> Dataset section:
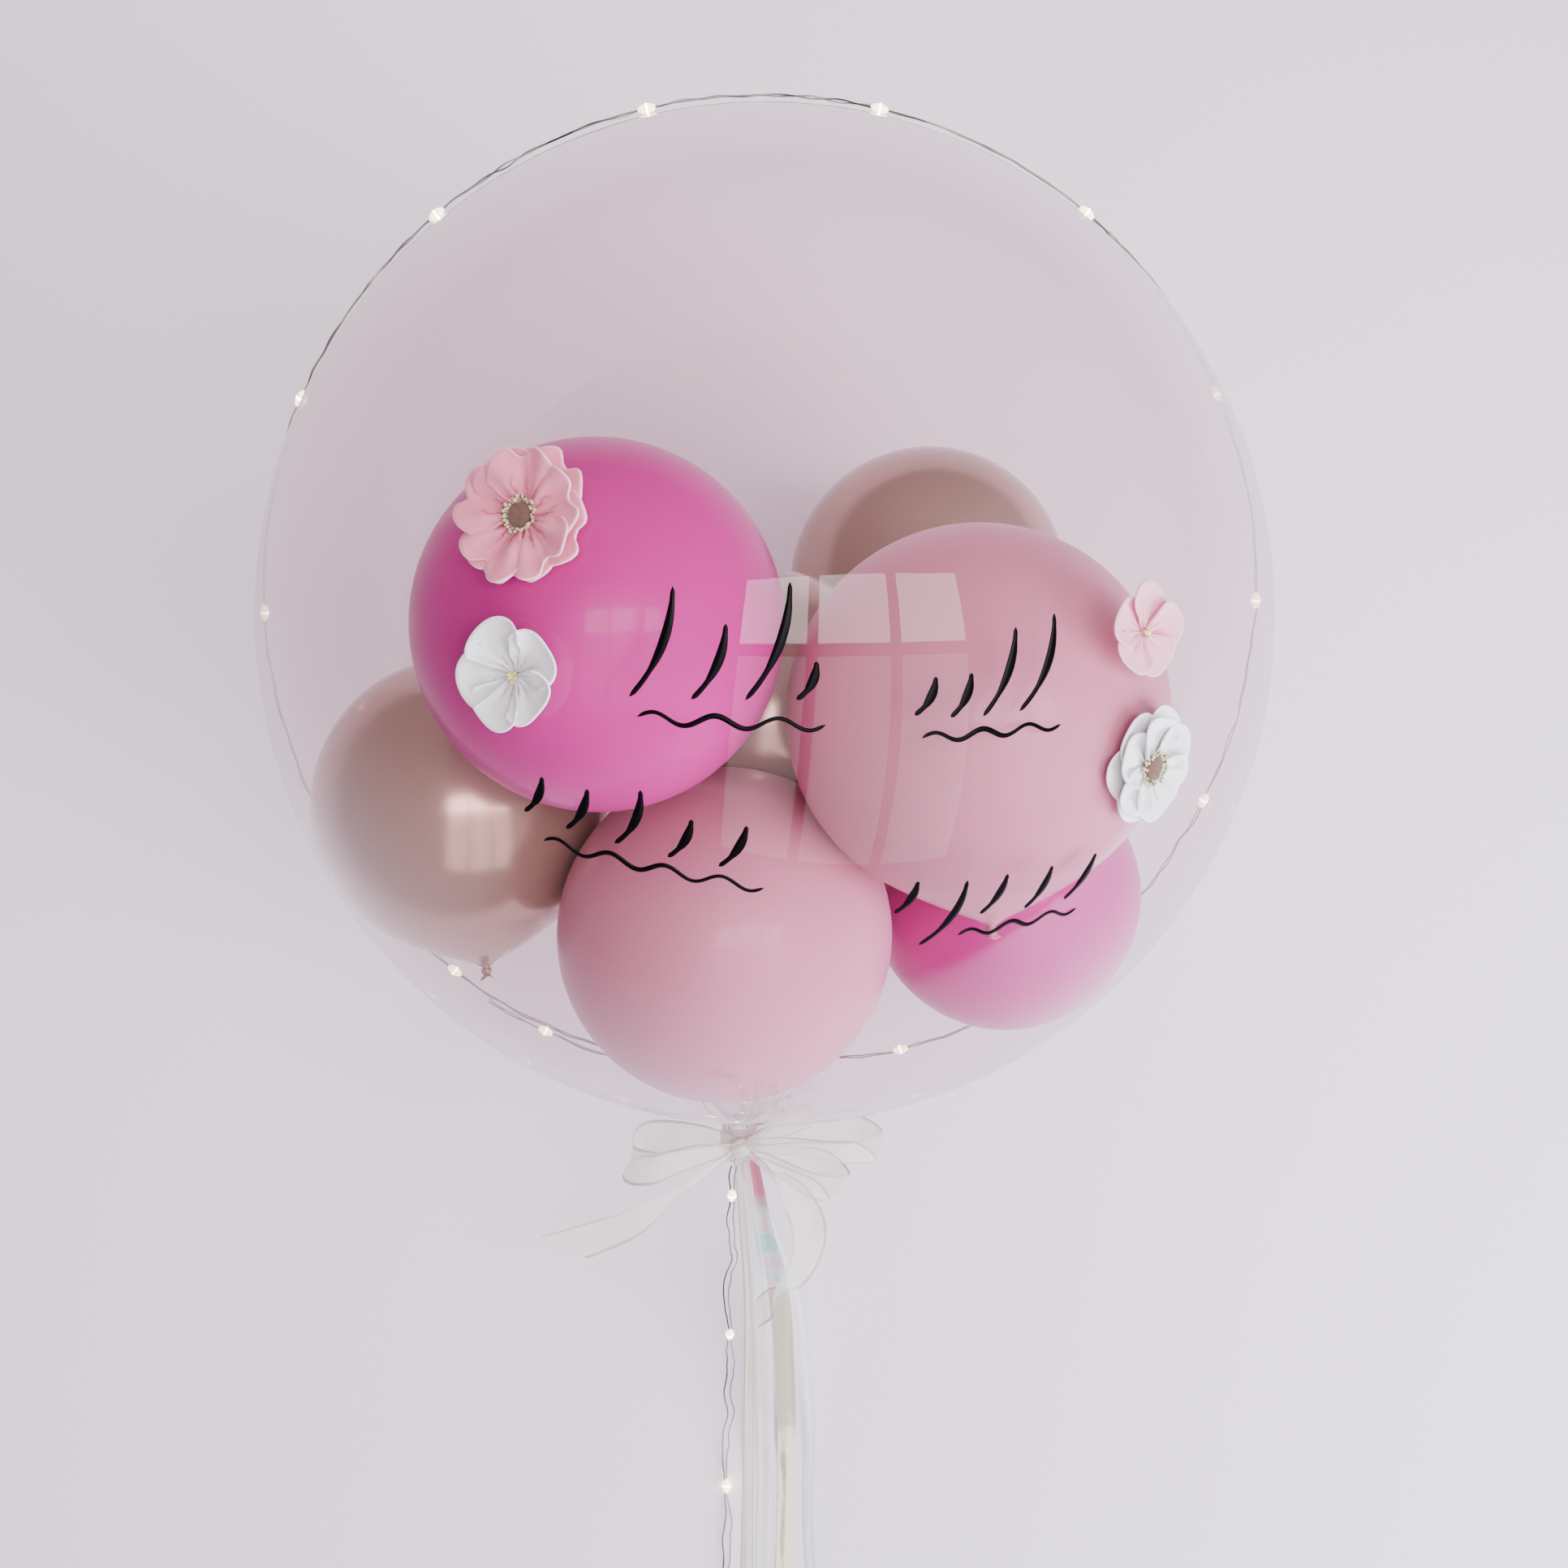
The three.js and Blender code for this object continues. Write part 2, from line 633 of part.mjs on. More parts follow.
const bowStrips = [
  { // left loop
    path: [
      [-3, -264, 15], [-20, -265, 21], [-42, -270, 25], [-56, -273, 15],
      [-50, -268, 4], [-24, -262, 6], [-3, -262, 12],
    ],
    across: [
      [0, 1, 0.1], [0.1, 1, 0.3], [0.2, 1, 0.2], [0.3, 1, 0],
      [0.2, 1, -0.2], [0, 1, 0], [0, 1, 0],
    ],
    widths: [7, 13, 19, 21, 19, 12, 7],
  },
  { // right upper loop
    path: [
      [3, -262, 15], [24, -258, 22], [52, -259, 25], [69, -260, 16],
      [60, -257, 6], [28, -258, 8], [3, -262, 12],
    ],
    across: [
      [0, 1, 0.1], [0, 1, 0.4], [0, 1, 0.5], [0.1, 1, 0.2],
      [0, 1, -0.1], [0, 1, 0], [0, 1, 0],
    ],
    widths: [7, 12, 18, 21, 18, 12, 7],
  },
  { // right lower loop
    path: [
      [4, -266, 15], [18, -272, 18], [38, -282, 19], [51, -287, 11],
      [44, -281, 3], [22, -272, 7], [4, -266, 12],
    ],
    across: [
      [0.3, 1, 0.1], [0.4, 1, 0.3], [0.5, 1, 0.3], [0.6, 1, 0.1],
      [0.5, 1, -0.1], [0.4, 1, 0], [0.3, 1, 0],
    ],
    widths: [7, 12, 18, 20, 18, 12, 7],
  },
  { // small loop behind
    path: [
      [4, -261, 12], [14, -256, 12], [28, -252, 10], [35, -251, 4],
      [28, -252, -1], [16, -255, 3], [9, -260, 8], [4, -262, 12],
    ],
    across: [
      [0, 1, 0], [0, 1, 0.3], [0, 1, 0.3], [0, 1, 0.1],
      [0, 1, 0], [0, 1, 0], [0, 1, 0], [0, 1, 0],
    ],
    widths: [6, 8, 10, 11, 10, 8, 7, 6],
  },
  { // left tail
    path: [
      [-3, -266, 14], [-18, -277, 18], [-36, -292, 17], [-58, -311, 14],
      [-88, -325, 12],
    ],
    across: [[0.6, 1, 0], [0.7, 1, 0.2], [0.7, 0.8, 0.3], [0.5, 0.9, 0.2], [0.2, 1, 0]],
    widths: [7, 13, 17, 20, 20],
  },
  { // right tail
    path: [
      [4, -267, 14], [20, -278, 20], [33, -296, 21], [37, -320, 17],
      [29, -344, 13], [13, -363, 11],
    ],
    across: [
      [-0.7, 1, 0], [-0.9, 0.8, 0.2], [-1, 0.3, 0.3], [-1, -0.2, 0.3],
      [-1, -0.7, 0.2], [-0.5, -0.9, 0],
    ],
    widths: [7, 14, 18, 19, 18, 12],
  },
];

function organzaBow() {
  const band = new THREE.LatheGeometry([
    [bandInnerRadius, -bandBottom],
    [bandOuterRadius - 1, -bandBottom],
    [bandOuterRadius, -bandBottom + 3],
    [bandOuterRadius, -bandTop - 3],
    [bandOuterRadius - 1, -bandTop],
    [bandInnerRadius, -bandTop],
    [bandInnerRadius, -bandBottom],
  ].map(([radius, height]) => new THREE.Vector2(radius, height)), 14);
  const knot = new THREE.SphereGeometry(1, 8, 6).scale(7.5, 7, 5.5).translate(0, -264.5, 13.6);
  const strips = bowStrips.map(({ path, across, widths }) => ribbon({
    path: path.map((p) => vector(...p)),
    across: across.map((a) => vector(...a)),
    widths,
    thickness: ribbonThickness,
    sections: ribbonSections,
  }));
  return joined([band, knot, ...strips]);
}

// ---- Streamers: four strips of thin film from the tie down to the surface and along it -------------

// Runs out of the neck along its lean, sags to the surface and lies on it. Middles give the strip's
// place to the side at even steps of its length; stack is its place in the pile at the tie.
function streamer({ stack, middles, widths, landing, end }) {
  const start = vector(middles[0], -neckEndDistance - 1, stack);
  start.applyAxisAngle(vector(1, 0, 0), radians(leanDegrees));
  start.z += bubbleHeight;
  const heading = vector(0, -Math.cos(radians(leanDegrees)), -Math.sin(radians(leanDegrees)));
  const ground = streamerThickness / 2 + floorGap;
  const drop = new THREE.CubicBezierCurve3(
    start,
    start.clone().addScaledVector(heading, 56),
    vector(0, landing + 60, ground),
    vector(0, landing, ground),
  );
  const fall = drop.getPoints(11);
  const flat = [1, 2, 3, 4].map((k) => vector(0, landing + ((end - landing) * k) / 4, ground));
  const path = [...fall, ...flat];
  const aside = new THREE.CatmullRomCurve3(middles.map((x, i) => vector(x, i, 0)));
  path.forEach((point, i) => { point.x = aside.getPoint(i / (path.length - 1)).x; });
  return ribbon({
    path,
    across: [vector(1, 0, 0), vector(1, 0, 0)],
    widths,
    thickness: streamerThickness,
    sections: streamerSections,
  });
}

const streamerCuts = [
  {
    name: 'streamer_left',
    finish: 'creamOrganza',
    stack: -2.4,
    middles: [-1, 4, 9, 12, 14, 15.4, 15.8],
    widths: [4, 4, 5, 6, 8, 8],
    landing: -424,
    end: -585,
  },
  {
    name: 'streamer_centre',
    finish: 'creamOrganza',
    stack: 2.6,
    middles: [2, 9, 16.5, 21, 24, 25.3, 26],
    widths: [6, 8, 9.4, 9.4, 9.4, 9.4],
    landing: -430,
    end: -600,
  },
  {
    name: 'streamer_pearl',
    finish: 'pearlFilm',
    stack: 0,
    middles: [5, 14, 26, 32, 35.5, 36.8, 37.4],
    widths: [9, 12, 10.4, 10.4, 11, 11],
    landing: -427,
    end: -572,
  },
  {
    name: 'streamer_curled',
    finish: 'creamOrganza',
    stack: -5,
    middles: [4, 17, 33, 42, 48, 50, 56],
    widths: [5, 6, 7, 7, 8, 6],
    landing: -420,
    end: -520,
  },
];

const streamers = streamerCuts.map((cut) => piece(cut.name, streamer(cut), cut.finish));

// ---- The whole balloon -----------------------------------------------------------------------------

const balloon = new THREE.Group();
balloon.position.z = bubbleHeight;
balloon.rotation.x = radians(leanDegrees);
balloon.add(
  ...flowers,
  ...strokes,
  piece('light_string_ring', ringOfLamps(), 'lightString'),
  piece('organza_bow', organzaBow(), 'creamOrganza'),
);

const object = new THREE.Group();
object.add(
  piece('bubble', flatSpottedBubble(), 'clearFilm'),
  balloon,
  ...streamers,
  piece('light_string_tail', tailOfLamps(), 'lightString'),
  piece('battery_box', batteryBox(), 'whitePlastic'),
  piece('battery_box_switch', boxSwitch(), 'whitePlastic'),
);

export default object;
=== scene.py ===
"""A clear bubble balloon lying on its back on a pale floor: seven small balloons sealed in a sphere of
clear film, foam flowers and vinyl brush strokes on its front, a string of tiny lamps round its girth,
an organza bow on its neck and a tail of film streamers."""

import math
import random

import bpy
from mathutils import Matrix, Vector, noise


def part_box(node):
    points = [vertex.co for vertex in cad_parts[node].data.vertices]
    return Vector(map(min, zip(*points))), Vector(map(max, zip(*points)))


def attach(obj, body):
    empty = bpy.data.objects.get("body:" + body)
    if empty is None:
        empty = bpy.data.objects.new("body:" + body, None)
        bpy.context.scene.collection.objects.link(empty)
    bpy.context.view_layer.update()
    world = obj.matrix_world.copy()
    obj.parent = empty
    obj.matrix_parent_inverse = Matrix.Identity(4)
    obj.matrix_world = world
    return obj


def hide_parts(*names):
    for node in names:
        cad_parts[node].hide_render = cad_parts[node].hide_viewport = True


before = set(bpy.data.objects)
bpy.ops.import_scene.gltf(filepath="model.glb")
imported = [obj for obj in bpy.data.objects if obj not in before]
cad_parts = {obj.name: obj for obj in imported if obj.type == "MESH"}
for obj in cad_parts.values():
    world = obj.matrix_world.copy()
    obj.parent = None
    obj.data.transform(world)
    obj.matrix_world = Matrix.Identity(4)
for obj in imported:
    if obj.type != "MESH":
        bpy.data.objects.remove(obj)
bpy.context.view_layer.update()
mm = 0.001


def placed(name, data):
    """A new object of this data, put into the scene."""
    thing = bpy.data.objects.new(name, data)
    bpy.context.collection.objects.link(thing)
    return thing


# ---- Camera ----------------------------------------------------------------------------------------
# It hangs a metre above the floor, a little to the neck's side, and looks down on the balloon's front,
# so the bubble fills the frame and the tail runs out of its lower edge.

camera_place = Vector((-38.46, -183.85, 1012.86)) * mm
camera_right = Vector((0.99749, 0.02715, 0.06534))
camera_down = Vector((0.03593, -0.98991, -0.13707))
camera_view = Vector((0.06096, 0.13907, -0.98840))

camera_data = bpy.data.cameras.new("camera")
camera_data.sensor_width = 36
camera_data.lens = 40.06
camera = placed("camera", camera_data)
camera_axes = Matrix((camera_right, -camera_down, -camera_view)).transposed()
camera.matrix_world = Matrix.Translation(camera_place) @ camera_axes.to_4x4()
bpy.context.scene.camera = camera


# ---- Light string, free stretch --------------------------------------------------------------------
# The end of the light string leaves the bow, sags to the floor and runs to its battery box: two fine
# enamelled copper-silver wires side by side, which bow apart between the lamps soldered across them.

tail_route = [
    (-3, -253, 112), (-3.2, -264, 105.8), (-2.8, -282, 93), (-1.8, -304, 75.5), (-0.6, -328, 56.5),
    (0.6, -352, 37), (1.6, -374, 19.5), (2.2, -392, 8.6), (2.5, -408, 3.8), (2.6, -426, 2.6),
    (2.6, -451, 2.5), (3.2, -478, 2.5), (2, -505, 2.5), (-3, -530, 2.5), (-11.5, -553, 2.6),
    (-18.5, -575, 3.2), (-21.5, -589, 5.2), (-22, -599.6, 6.5),
]
tail_first_lamp = 18 * mm
lamp_pitch_on_tail = 100 * mm
tail_lamp_count = 4
wire_radius = 0.38 * mm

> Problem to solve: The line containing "obj.data.transform(world)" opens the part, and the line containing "camera_view = Vector((0.06096, 0.13907, -0.98840))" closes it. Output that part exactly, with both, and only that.

> The completed task:
    obj.data.transform(world)
    obj.matrix_world = Matrix.Identity(4)
for obj in imported:
    if obj.type != "MESH":
        bpy.data.objects.remove(obj)
bpy.context.view_layer.update()
mm = 0.001


def placed(name, data):
    """A new object of this data, put into the scene."""
    thing = bpy.data.objects.new(name, data)
    bpy.context.collection.objects.link(thing)
    return thing


# ---- Camera ----------------------------------------------------------------------------------------
# It hangs a metre above the floor, a little to the neck's side, and looks down on the balloon's front,
# so the bubble fills the frame and the tail runs out of its lower edge.

camera_place = Vector((-38.46, -183.85, 1012.86)) * mm
camera_right = Vector((0.99749, 0.02715, 0.06534))
camera_down = Vector((0.03593, -0.98991, -0.13707))
camera_view = Vector((0.06096, 0.13907, -0.98840))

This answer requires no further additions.